Wow, what can I say. First of all, I listened to this on audio. The reader has a lot more patience with the text than I do and was able to make Jordan’s gegaw prose at least sound like it had some flow. In the past few years, I’ve been trying to make myself appreciate these late-90s fantasy epics. So far, the Wheel of Time (or WOT as the internet likes to call it) is the best. Terry Goodkind’s The Sword of Truth is ridiculous fun at first and then just turns ridiculous. George R.R. Martin’s Song of Ice and Fire is just boring nonsense. (Here are the points I’ve given up on the respective series: Sword of Truth, beginning of book 4. Song of I’ve seen Fire and I’ve seen Rain: Chapter 2 of the book, disc 12 of the audiobook, episode 4 of the TV series. (Holy cow, did I give Martin a lot of chances.) Wheel of Time: TBD.)

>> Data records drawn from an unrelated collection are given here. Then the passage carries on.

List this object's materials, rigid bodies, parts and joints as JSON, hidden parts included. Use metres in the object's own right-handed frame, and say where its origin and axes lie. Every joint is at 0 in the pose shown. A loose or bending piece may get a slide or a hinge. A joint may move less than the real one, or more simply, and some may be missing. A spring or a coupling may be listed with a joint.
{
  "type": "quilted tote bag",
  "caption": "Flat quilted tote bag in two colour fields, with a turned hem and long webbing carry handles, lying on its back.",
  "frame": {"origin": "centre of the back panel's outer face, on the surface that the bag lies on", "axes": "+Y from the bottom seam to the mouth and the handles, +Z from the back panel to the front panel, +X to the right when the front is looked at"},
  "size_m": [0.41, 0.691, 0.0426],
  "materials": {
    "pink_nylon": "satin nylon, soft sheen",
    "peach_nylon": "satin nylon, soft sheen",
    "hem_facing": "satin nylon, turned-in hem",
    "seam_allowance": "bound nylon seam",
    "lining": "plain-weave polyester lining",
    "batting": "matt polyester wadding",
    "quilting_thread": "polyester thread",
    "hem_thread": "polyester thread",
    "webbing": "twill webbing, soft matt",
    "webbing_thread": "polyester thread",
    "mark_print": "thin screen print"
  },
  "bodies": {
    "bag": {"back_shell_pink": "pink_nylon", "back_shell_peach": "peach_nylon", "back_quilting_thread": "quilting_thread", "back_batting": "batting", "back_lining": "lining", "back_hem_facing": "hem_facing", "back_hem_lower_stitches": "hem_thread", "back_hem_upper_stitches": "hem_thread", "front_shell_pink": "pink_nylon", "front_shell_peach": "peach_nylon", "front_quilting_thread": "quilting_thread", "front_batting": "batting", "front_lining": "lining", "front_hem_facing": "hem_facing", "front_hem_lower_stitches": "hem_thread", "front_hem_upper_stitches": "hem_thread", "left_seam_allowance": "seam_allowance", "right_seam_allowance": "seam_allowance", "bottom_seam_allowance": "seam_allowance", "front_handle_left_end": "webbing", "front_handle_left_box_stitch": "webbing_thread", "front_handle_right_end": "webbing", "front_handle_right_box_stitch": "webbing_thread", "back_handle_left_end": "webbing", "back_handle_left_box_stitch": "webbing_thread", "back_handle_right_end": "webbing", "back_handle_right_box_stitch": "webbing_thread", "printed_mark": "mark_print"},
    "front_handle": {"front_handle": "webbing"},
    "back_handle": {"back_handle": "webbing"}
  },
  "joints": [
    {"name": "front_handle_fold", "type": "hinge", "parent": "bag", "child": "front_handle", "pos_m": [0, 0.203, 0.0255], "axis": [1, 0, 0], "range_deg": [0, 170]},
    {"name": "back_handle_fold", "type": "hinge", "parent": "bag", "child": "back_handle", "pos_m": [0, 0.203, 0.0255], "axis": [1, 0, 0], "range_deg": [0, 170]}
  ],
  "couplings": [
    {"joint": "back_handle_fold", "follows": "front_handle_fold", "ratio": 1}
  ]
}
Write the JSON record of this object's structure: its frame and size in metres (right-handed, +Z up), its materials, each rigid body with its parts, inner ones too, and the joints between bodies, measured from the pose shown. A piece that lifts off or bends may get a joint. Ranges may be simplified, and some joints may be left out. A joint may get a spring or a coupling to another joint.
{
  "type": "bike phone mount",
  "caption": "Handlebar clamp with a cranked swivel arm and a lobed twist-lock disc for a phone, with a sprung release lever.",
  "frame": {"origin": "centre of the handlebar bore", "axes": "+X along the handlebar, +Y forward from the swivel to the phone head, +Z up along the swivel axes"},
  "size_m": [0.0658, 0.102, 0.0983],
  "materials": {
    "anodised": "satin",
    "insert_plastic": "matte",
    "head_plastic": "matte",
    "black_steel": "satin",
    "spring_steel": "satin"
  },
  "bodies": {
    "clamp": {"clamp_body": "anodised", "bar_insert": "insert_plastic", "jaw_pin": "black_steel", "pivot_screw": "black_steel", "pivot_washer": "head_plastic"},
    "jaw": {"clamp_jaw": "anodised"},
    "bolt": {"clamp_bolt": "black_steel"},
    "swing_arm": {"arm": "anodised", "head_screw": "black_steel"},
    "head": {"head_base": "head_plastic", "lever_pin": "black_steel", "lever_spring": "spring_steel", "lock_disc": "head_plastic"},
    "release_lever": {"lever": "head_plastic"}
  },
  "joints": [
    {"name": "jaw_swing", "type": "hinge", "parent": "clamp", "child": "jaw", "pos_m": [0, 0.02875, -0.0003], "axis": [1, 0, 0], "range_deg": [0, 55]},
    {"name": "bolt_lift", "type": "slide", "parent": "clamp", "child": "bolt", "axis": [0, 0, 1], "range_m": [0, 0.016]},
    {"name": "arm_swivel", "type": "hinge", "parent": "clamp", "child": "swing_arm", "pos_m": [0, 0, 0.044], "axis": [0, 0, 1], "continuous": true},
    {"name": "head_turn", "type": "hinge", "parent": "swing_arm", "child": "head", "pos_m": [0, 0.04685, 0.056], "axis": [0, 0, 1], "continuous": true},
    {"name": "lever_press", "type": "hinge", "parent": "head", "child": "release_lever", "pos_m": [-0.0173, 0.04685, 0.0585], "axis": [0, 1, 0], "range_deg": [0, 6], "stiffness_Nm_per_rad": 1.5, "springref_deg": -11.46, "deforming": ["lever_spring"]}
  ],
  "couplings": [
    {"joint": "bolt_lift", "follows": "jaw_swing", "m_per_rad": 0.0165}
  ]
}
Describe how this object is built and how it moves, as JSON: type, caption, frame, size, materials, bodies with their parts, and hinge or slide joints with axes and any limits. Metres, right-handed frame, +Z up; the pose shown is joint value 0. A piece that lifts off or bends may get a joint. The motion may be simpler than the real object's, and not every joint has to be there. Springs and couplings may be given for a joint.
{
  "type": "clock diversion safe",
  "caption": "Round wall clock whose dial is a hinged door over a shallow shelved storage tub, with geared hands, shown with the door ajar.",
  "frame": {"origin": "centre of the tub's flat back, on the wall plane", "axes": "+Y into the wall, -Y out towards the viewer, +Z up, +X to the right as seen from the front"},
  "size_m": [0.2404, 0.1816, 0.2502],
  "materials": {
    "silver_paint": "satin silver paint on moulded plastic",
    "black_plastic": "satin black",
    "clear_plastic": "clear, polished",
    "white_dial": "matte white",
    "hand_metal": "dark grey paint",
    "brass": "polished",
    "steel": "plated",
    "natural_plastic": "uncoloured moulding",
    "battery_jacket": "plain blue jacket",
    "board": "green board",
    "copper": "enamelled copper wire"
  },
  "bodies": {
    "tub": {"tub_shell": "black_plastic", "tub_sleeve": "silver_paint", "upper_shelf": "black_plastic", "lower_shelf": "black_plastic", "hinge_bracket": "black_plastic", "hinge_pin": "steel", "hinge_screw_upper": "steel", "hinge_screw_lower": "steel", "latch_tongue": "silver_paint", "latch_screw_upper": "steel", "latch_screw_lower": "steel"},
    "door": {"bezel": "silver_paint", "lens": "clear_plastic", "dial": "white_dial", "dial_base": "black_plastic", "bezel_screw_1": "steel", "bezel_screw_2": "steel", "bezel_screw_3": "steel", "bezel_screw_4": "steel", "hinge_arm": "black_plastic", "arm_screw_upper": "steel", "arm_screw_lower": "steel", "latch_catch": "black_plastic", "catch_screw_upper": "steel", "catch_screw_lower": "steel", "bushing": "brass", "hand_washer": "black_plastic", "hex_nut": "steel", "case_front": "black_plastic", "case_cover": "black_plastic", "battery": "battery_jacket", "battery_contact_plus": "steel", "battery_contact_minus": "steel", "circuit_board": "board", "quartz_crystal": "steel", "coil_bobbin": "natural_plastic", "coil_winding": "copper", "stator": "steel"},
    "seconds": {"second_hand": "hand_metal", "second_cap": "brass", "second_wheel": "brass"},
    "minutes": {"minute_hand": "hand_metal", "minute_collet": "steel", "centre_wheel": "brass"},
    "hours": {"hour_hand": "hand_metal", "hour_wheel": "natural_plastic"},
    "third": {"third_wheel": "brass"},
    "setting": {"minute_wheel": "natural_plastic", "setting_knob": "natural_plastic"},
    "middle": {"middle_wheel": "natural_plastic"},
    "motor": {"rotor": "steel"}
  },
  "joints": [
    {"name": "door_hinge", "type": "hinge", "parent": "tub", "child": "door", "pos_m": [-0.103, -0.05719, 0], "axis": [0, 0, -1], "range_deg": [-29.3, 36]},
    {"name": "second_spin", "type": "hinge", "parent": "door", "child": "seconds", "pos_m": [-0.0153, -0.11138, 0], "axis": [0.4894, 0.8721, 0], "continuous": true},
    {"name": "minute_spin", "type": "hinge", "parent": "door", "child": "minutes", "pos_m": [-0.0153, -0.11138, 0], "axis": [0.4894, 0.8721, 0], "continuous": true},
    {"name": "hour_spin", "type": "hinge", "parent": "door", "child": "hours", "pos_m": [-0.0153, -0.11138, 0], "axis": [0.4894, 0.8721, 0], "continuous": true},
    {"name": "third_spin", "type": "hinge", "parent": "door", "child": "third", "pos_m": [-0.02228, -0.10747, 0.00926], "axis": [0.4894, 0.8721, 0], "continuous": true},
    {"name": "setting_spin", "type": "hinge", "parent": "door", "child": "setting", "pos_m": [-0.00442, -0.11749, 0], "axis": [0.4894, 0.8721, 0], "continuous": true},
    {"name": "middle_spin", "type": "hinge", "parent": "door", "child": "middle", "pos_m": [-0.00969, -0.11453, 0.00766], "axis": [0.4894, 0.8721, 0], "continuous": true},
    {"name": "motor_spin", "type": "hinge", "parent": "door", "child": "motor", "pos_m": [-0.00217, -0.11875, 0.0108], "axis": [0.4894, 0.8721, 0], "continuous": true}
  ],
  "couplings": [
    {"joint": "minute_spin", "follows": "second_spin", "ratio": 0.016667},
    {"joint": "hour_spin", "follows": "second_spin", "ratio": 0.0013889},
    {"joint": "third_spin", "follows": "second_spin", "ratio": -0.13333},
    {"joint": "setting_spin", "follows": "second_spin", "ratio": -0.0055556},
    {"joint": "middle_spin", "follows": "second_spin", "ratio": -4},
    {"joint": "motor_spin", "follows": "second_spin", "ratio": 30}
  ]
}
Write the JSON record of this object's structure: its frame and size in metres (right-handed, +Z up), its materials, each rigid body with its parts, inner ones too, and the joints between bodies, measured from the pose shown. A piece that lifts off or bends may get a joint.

Whoa, this is good. You can't say that it "transcends genre" because it is solidly to its core a hard-boiled mystery. You can't say it "elevates genre" because that would suggest that this sort of story can't be brilliant on its own. What is does is relish genre. It's brilliantly and violently a hardboiled mystery of the best kind.
Not as good as Pimp, but still thoroughly entertaining. Two of my three stars are just for the character names. In addition to the mixed-race main character White Folks and his mentor/partner in the con game Blue Howard, there's Dot Murray, Memphis Kid and St. Louis Shorty, Livin' Swell, Vicksburg Kid, One Pocket, Dirty Red, Precious Jimmy, Old Man Mule, Butcher Knife Brown, and Buster Bang Bang.
Moby-Dick is a book you need to read twice, because the first time you read it it’s entirely not what you expect. The second time around gives you a chance to know what’s coming-—yes, there will be an entire chapter about the color white—-and even then, the novel is just full of so many bizarre and beautiful images and amazing turns-of-language it can still suckerpunch you. (I mean, there’s a scene where Ahab stands in the middle of a typhoon waving a flaming harpoon!)